**WHAT IS ASKED:** Begin with the line that contains "lower_case();" and continue down through the line that contains "obj.matrix_world = world"; reproduce those lines exactly and only those.

+++

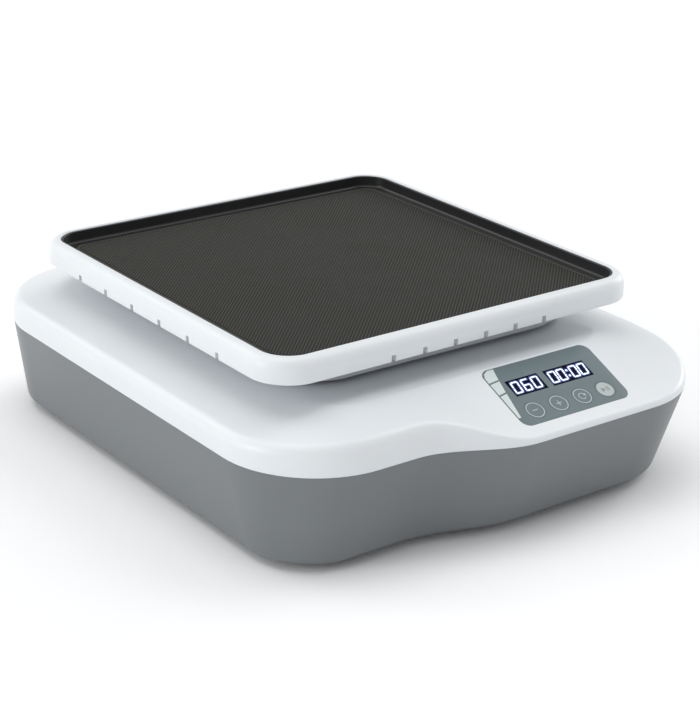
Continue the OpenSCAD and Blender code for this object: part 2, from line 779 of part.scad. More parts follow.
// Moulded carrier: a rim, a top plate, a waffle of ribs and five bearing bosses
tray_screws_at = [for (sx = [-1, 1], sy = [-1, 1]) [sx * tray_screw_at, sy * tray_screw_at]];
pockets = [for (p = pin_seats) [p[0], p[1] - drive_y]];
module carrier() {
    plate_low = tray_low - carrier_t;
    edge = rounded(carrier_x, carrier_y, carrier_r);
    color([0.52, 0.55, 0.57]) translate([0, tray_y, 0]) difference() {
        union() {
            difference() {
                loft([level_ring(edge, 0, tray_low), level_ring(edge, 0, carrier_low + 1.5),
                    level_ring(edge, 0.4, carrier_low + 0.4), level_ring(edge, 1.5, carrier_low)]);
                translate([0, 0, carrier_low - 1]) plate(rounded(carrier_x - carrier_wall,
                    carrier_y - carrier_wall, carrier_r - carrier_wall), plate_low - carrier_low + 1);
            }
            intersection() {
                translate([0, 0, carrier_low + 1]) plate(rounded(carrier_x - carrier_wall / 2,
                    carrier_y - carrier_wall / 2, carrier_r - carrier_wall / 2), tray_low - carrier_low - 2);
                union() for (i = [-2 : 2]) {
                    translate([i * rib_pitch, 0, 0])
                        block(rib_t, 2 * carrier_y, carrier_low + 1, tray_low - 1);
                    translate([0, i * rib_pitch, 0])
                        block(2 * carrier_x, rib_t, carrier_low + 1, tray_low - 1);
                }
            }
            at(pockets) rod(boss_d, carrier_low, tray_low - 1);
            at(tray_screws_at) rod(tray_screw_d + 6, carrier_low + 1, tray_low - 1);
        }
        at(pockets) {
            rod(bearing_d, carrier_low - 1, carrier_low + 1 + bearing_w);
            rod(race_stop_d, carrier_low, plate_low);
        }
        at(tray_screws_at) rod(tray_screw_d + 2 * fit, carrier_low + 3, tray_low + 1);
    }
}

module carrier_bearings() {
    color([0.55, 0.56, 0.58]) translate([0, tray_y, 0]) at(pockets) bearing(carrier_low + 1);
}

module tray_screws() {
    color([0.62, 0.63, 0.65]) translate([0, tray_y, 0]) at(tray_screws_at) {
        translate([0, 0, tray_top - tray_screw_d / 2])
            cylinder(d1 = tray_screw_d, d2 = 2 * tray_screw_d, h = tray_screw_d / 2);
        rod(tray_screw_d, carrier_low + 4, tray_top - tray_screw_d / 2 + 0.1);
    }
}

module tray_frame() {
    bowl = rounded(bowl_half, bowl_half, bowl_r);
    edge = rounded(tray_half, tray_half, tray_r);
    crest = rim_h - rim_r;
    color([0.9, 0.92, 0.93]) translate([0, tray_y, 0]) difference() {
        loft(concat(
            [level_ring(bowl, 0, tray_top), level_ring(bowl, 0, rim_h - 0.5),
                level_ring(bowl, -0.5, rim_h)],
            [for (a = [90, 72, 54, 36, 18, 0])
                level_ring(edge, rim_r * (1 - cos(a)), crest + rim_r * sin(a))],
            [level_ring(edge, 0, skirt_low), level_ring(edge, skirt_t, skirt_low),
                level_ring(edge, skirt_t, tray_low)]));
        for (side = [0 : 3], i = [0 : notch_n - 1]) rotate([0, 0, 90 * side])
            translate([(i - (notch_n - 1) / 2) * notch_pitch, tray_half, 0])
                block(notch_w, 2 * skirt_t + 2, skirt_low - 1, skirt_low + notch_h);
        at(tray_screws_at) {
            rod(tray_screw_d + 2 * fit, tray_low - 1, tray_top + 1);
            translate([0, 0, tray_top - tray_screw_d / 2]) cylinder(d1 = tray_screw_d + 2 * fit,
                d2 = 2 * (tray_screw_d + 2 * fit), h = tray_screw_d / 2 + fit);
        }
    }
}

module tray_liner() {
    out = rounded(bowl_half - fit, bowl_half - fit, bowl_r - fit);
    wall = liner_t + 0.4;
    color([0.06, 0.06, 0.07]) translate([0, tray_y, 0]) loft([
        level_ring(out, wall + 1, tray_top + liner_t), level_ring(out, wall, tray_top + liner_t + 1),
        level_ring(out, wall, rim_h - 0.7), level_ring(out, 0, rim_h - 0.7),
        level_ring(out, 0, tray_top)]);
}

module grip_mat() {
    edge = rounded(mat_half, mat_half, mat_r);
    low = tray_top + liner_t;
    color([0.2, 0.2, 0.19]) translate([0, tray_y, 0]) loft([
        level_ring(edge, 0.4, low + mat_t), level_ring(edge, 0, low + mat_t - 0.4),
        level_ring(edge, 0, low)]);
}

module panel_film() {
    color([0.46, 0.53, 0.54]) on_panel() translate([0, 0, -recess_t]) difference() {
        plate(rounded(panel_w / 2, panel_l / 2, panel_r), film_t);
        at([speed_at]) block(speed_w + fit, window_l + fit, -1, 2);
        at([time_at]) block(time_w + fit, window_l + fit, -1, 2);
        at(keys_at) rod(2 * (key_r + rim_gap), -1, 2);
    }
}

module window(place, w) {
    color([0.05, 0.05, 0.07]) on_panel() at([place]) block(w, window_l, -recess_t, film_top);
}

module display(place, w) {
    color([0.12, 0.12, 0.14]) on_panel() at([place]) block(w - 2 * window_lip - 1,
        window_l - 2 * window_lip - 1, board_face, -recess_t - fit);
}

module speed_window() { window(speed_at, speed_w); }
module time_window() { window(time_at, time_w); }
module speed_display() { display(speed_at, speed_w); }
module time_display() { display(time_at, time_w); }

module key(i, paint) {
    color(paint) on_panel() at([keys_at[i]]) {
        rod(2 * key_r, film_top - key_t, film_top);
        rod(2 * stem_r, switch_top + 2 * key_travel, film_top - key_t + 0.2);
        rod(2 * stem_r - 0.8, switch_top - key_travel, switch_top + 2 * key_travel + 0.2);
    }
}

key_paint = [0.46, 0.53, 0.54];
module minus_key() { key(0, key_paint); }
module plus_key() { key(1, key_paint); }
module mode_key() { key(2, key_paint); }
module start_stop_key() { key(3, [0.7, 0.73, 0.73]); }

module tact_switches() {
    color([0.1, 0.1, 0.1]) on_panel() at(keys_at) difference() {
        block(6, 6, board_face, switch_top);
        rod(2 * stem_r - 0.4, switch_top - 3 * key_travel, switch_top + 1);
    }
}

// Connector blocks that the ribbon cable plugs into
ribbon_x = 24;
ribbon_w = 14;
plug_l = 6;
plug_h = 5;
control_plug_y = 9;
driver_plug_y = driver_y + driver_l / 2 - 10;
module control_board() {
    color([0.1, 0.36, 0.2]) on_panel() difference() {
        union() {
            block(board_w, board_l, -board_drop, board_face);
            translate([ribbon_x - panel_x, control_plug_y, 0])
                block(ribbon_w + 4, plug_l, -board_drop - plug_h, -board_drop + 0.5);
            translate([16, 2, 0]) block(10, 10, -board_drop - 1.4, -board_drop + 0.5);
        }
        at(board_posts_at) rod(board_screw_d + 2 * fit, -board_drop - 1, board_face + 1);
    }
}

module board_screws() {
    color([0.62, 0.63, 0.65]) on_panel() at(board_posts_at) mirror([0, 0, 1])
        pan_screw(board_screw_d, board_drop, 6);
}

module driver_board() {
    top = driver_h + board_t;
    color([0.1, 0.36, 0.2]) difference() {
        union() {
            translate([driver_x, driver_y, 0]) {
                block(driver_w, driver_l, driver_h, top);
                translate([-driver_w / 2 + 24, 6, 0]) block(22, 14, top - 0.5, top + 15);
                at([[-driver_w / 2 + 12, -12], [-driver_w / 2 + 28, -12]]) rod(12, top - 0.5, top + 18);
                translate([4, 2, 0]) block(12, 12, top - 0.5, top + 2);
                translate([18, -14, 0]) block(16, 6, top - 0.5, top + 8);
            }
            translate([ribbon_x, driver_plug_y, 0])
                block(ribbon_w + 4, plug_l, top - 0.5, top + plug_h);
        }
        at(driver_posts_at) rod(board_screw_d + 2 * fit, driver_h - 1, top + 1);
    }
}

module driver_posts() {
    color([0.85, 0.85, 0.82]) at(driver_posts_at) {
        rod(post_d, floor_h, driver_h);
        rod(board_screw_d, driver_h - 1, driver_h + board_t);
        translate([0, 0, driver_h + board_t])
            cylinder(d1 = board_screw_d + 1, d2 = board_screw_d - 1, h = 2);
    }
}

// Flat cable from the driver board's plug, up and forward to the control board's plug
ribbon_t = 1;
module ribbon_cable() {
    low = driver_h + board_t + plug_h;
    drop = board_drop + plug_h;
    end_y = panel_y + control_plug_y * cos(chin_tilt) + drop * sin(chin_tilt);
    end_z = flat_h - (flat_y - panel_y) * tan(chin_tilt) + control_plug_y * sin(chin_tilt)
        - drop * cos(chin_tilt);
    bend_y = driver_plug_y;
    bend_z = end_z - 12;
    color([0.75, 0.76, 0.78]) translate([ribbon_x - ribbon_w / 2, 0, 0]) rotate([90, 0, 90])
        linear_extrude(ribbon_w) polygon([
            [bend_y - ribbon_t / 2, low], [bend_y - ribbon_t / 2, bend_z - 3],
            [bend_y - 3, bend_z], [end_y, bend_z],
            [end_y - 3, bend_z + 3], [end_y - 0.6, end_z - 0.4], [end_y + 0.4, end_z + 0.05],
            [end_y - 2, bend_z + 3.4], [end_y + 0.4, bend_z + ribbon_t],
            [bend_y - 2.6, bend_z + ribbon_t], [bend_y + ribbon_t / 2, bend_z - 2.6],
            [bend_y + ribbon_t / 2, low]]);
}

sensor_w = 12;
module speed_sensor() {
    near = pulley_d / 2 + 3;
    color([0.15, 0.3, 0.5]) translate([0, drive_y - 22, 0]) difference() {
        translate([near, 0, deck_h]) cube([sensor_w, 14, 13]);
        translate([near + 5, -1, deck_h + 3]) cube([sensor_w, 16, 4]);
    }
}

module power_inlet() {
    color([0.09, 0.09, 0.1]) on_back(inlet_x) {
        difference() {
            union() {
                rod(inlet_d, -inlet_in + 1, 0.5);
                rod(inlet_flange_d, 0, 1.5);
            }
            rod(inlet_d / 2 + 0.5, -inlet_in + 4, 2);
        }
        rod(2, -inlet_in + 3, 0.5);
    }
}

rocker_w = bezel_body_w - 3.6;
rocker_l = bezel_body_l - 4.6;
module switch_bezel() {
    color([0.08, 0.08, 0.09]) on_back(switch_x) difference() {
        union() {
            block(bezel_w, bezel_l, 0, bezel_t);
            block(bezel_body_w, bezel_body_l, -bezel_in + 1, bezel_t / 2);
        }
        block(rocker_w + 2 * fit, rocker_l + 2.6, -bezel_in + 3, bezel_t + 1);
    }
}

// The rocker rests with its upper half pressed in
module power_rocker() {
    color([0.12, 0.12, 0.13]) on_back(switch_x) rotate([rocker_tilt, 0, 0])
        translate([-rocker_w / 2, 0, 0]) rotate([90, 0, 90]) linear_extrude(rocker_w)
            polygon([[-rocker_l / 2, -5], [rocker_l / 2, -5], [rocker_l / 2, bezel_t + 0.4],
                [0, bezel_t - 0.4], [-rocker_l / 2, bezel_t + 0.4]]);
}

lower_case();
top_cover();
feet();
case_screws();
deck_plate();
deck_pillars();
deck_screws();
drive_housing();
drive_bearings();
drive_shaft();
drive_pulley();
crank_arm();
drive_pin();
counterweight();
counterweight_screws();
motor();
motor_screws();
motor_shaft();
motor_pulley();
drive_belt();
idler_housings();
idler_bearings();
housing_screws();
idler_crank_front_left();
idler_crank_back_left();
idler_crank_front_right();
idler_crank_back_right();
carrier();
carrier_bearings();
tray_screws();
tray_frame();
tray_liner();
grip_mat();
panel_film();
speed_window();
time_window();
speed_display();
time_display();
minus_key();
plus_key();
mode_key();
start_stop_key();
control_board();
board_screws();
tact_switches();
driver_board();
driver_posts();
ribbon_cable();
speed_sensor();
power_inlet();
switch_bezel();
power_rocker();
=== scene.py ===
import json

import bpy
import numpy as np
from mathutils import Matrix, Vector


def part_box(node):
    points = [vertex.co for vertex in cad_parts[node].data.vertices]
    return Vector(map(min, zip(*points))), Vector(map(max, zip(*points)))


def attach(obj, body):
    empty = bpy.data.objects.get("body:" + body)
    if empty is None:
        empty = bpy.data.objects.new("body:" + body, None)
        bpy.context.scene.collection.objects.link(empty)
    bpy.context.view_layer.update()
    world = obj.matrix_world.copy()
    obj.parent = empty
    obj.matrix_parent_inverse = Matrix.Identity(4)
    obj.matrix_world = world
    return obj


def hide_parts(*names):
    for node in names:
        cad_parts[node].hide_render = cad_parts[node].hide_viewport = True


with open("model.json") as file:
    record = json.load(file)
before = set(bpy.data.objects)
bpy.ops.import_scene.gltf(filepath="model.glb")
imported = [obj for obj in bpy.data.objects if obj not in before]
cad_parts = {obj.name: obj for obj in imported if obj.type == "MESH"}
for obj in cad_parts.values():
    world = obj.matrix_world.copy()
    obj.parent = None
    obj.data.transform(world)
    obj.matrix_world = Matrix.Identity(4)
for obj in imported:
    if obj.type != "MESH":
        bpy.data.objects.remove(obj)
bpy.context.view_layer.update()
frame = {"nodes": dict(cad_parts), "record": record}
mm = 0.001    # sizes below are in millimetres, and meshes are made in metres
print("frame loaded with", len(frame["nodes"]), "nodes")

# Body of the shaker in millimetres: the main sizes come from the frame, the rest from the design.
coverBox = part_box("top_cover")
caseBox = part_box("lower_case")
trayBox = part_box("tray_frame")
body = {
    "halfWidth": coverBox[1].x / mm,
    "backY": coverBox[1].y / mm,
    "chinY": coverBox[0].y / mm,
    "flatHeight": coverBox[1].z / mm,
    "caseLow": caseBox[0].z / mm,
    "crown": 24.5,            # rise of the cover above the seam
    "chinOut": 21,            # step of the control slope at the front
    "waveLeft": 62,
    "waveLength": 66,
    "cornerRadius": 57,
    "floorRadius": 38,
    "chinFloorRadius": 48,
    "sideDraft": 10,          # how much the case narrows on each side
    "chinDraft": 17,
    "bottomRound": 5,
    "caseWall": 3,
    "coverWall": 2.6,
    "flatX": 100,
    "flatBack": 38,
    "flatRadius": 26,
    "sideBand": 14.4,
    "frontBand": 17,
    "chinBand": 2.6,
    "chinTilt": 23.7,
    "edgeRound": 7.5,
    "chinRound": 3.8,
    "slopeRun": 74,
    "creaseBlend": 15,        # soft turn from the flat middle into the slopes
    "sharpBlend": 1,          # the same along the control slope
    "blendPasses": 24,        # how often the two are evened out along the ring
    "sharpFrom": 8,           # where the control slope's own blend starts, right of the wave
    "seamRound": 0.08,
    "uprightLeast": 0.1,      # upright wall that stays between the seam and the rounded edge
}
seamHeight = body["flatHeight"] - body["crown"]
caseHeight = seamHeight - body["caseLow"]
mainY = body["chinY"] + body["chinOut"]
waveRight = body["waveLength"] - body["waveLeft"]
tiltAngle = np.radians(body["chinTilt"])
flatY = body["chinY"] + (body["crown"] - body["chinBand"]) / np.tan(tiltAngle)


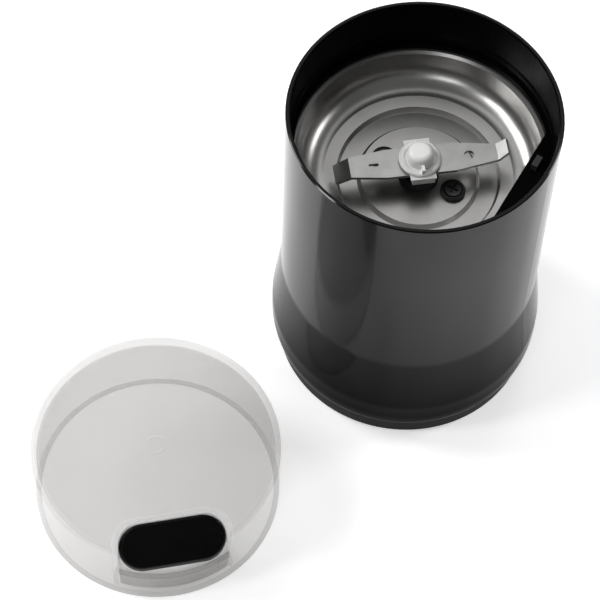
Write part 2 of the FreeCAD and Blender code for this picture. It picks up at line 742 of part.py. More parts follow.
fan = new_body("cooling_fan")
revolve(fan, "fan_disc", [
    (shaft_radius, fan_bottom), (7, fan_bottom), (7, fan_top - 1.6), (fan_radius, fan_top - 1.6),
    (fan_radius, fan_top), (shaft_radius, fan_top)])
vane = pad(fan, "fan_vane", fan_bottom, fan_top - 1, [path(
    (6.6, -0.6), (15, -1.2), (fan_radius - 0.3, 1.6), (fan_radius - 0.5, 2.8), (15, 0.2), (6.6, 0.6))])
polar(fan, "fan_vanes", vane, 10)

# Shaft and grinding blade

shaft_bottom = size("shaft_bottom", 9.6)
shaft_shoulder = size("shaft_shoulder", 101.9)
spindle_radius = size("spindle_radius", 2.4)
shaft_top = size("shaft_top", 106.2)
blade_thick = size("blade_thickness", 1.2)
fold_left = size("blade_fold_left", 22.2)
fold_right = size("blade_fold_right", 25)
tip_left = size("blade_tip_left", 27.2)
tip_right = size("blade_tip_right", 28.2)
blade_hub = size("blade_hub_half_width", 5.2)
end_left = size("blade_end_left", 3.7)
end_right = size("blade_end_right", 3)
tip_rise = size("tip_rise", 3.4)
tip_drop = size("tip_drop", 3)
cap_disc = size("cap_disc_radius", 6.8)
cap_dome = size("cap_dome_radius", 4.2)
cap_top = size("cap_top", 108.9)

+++

**ANSWER IN FULL:**
lower_case();
top_cover();
feet();
case_screws();
deck_plate();
deck_pillars();
deck_screws();
drive_housing();
drive_bearings();
drive_shaft();
drive_pulley();
crank_arm();
drive_pin();
counterweight();
counterweight_screws();
motor();
motor_screws();
motor_shaft();
motor_pulley();
drive_belt();
idler_housings();
idler_bearings();
housing_screws();
idler_crank_front_left();
idler_crank_back_left();
idler_crank_front_right();
idler_crank_back_right();
carrier();
carrier_bearings();
tray_screws();
tray_frame();
tray_liner();
grip_mat();
panel_film();
speed_window();
time_window();
speed_display();
time_display();
minus_key();
plus_key();
mode_key();
start_stop_key();
control_board();
board_screws();
tact_switches();
driver_board();
driver_posts();
ribbon_cable();
speed_sensor();
power_inlet();
switch_bezel();
power_rocker();
=== scene.py ===
import json

import bpy
import numpy as np
from mathutils import Matrix, Vector


def part_box(node):
    points = [vertex.co for vertex in cad_parts[node].data.vertices]
    return Vector(map(min, zip(*points))), Vector(map(max, zip(*points)))


def attach(obj, body):
    empty = bpy.data.objects.get("body:" + body)
    if empty is None:
        empty = bpy.data.objects.new("body:" + body, None)
        bpy.context.scene.collection.objects.link(empty)
    bpy.context.view_layer.update()
    world = obj.matrix_world.copy()
    obj.parent = empty
    obj.matrix_parent_inverse = Matrix.Identity(4)
    obj.matrix_world = world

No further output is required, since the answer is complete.